Higher rates have become a defining feature of the current fiscal picture. Treasury data shows that by the end of January, the government had already paid $427 billion in interest expenses this fiscal year. If that trajectory continues, and with additional borrowing layered on top, annual interest payments are expected to reach or exceed $1 trillion.

That threshold is no longer theoretical. Interest costs totaled $1.13 trillion in fiscal 2024 and rose further to $1.22 trillion in fiscal 2025, marking a rapid escalation in the price of servicing existing obligations.

Warnings from budget watchdogs

Fiscal advocates argue the early fiscal 2026 numbers should be a wake-up call. Maya MacGuineas, president of the Committee for a Responsible Federal Budget, said the borrowing pace puts the country on track for yet another year with a deficit approaching $1.8 trillion.

She warned that the national debt is now roughly equivalent to the size of the entire U.S. economy, a level historically associated with reduced fiscal flexibility. Without bipartisan action, she said, high debt and large deficits risk becoming a permanent feature rather than a temporary phase.

Such warnings have become increasingly common as interest costs crowd out other priorities. Dollars devoted to servicing debt are dollars unavailable for defense, infrastructure, or social programs.

Why markets remain calm, for now

Despite the scale of the numbers, financial markets have not shown signs of panic. Treasury yields, often an early indicator of investor stress, remain relatively stable. Thirty-year Treasuries are trading near 4.8 percent, while ten-year yields hover around 4.2 percent, levels broadly consistent with much of last year.

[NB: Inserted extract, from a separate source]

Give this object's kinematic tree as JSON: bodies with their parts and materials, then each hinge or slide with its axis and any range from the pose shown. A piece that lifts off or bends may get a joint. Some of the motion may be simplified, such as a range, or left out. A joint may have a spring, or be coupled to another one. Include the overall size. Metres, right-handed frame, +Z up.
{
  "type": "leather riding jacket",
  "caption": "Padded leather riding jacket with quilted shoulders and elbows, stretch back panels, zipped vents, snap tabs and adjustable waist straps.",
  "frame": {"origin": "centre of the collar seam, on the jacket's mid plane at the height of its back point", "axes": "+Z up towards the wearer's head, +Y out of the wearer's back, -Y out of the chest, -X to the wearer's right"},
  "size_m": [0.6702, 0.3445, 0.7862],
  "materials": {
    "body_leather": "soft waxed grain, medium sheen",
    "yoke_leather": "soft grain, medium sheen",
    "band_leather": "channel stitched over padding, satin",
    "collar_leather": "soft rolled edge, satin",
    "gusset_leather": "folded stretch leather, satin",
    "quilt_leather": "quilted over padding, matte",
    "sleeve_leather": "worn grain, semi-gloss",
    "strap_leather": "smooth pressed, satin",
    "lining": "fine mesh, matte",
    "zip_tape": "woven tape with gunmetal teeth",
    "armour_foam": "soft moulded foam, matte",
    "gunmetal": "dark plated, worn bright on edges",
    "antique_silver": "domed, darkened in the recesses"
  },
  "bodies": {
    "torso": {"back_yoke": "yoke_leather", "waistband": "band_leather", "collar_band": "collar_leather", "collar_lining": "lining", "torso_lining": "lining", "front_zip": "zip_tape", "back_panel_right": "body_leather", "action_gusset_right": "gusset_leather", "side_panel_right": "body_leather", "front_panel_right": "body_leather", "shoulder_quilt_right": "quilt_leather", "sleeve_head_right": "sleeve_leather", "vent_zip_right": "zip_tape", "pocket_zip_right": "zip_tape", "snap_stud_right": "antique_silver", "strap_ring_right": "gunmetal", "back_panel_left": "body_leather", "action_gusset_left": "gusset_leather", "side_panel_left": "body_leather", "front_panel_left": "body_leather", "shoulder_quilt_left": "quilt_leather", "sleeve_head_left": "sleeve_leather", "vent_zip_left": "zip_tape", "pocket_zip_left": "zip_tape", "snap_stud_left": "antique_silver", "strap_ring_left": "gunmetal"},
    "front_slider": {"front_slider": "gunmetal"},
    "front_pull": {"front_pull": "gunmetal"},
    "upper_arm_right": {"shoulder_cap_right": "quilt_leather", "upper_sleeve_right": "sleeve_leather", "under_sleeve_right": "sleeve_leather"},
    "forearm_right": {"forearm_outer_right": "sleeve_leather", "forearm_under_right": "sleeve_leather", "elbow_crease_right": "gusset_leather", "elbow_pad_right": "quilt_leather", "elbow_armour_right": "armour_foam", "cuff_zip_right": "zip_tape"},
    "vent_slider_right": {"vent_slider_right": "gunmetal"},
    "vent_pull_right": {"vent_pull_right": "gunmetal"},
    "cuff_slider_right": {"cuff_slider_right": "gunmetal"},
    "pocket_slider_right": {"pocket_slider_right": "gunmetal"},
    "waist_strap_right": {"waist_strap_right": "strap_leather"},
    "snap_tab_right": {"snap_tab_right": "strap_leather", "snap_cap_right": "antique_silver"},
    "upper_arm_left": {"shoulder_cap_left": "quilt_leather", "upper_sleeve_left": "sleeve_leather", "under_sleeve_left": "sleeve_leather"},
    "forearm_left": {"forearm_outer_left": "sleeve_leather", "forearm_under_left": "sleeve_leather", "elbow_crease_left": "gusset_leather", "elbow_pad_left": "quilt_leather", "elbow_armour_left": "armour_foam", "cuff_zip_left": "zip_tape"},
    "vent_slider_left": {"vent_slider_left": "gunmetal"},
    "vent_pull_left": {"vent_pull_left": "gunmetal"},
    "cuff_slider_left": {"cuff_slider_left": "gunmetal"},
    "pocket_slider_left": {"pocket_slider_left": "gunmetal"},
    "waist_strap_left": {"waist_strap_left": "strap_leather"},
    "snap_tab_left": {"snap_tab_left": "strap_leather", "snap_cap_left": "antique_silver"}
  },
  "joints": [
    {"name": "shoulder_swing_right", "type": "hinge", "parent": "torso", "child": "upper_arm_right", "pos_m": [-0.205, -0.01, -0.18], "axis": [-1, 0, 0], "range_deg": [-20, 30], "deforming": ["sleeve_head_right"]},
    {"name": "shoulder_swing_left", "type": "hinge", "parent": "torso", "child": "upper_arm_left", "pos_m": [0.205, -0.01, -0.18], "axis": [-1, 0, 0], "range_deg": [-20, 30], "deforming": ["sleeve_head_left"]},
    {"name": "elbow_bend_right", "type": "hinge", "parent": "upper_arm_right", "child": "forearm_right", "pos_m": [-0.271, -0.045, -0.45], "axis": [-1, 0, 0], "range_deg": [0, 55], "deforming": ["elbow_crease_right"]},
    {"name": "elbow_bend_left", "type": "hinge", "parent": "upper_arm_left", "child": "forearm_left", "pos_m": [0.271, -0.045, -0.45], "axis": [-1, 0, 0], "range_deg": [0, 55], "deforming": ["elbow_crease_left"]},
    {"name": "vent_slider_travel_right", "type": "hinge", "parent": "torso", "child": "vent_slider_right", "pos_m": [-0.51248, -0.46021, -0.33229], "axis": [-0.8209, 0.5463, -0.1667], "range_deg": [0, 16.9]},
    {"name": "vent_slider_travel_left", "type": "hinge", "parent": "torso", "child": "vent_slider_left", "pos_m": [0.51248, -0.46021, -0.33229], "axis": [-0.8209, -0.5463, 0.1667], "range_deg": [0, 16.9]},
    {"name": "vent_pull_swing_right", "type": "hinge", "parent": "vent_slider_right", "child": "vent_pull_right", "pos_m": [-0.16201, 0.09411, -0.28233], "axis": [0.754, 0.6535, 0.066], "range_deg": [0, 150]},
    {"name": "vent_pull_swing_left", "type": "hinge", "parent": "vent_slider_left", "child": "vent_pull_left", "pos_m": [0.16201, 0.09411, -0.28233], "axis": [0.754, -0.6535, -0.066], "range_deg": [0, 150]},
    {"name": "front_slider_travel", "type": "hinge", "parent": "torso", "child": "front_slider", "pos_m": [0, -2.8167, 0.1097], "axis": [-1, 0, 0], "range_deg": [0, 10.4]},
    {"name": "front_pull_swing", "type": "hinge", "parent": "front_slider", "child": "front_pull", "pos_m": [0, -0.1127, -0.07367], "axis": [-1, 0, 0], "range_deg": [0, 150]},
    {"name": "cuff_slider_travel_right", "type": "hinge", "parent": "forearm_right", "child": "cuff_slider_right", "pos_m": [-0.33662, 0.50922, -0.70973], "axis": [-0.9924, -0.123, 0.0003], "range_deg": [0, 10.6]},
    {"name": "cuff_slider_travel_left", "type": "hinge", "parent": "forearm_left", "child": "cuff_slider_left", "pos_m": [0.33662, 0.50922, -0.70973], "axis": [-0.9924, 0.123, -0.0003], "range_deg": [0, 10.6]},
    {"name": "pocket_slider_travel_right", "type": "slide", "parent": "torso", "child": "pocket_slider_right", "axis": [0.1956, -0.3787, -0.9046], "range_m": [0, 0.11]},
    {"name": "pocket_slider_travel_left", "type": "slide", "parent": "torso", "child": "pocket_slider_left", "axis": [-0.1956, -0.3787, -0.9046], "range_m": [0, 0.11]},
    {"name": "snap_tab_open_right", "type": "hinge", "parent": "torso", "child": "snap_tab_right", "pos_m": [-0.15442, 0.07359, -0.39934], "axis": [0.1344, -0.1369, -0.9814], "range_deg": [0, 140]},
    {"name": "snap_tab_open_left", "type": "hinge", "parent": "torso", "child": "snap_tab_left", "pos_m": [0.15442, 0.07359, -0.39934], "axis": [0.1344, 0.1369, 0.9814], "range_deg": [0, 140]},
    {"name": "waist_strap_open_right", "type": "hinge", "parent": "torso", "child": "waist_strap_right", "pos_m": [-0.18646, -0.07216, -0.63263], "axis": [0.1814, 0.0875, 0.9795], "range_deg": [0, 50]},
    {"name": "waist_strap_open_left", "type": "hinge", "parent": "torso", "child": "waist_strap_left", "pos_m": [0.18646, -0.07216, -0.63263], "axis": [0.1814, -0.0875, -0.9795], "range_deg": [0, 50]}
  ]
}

If investors were seriously concerned about U.S. creditworthiness, yields would likely spike as lenders demanded higher compensation for perceived risk. Alternatively, sharply falling yields could signal that heavy bond issuance is overwhelming demand. Neither scenario has materialized.

Many economists argue that the United States retains unique advantages. As issuer of the world’s reserve currency, it has more tools available to manage a debt burden than most countries.

The long-term trade-offs

Some analysts point to mechanisms such as financial repression, modestly higher inflation, or renewed quantitative easing as potential ways the government could manage its obligations if pressure intensifies. Each option carries costs, particularly for consumers and savers, but they help explain why investors remain relatively confident.

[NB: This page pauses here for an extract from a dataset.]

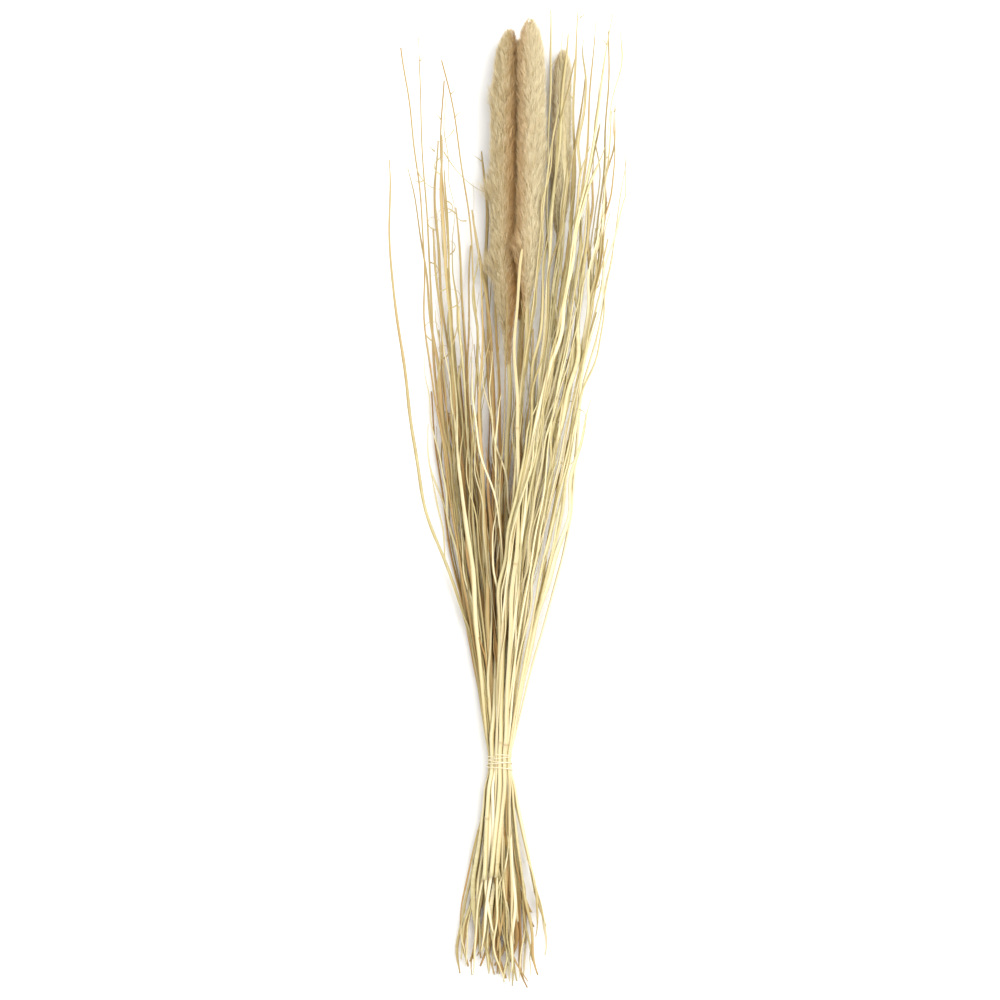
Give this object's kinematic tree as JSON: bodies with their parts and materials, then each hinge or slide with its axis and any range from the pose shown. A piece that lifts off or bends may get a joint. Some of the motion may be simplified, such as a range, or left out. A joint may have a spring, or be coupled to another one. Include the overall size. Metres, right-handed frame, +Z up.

Still, the long-term outlook is less comfortable. If economic growth fails to outpace borrowing, interest payments will consume a growing share of federal resources. That dynamic has been repeatedly flagged by Ray Dalio, founder of Bridgewater Associates.

Dalio has likened rising debt service costs to plaque in an artery, gradually constricting economic flexibility. His warning is not about an immediate crisis, but about the cumulative effect of persistent deficits and compounding interest.

For now, markets are signaling patience. But the early trajectory of U.S. borrowing fiscal 2026 suggests that without policy changes, the debate over America’s debt is set to intensify rather than fade.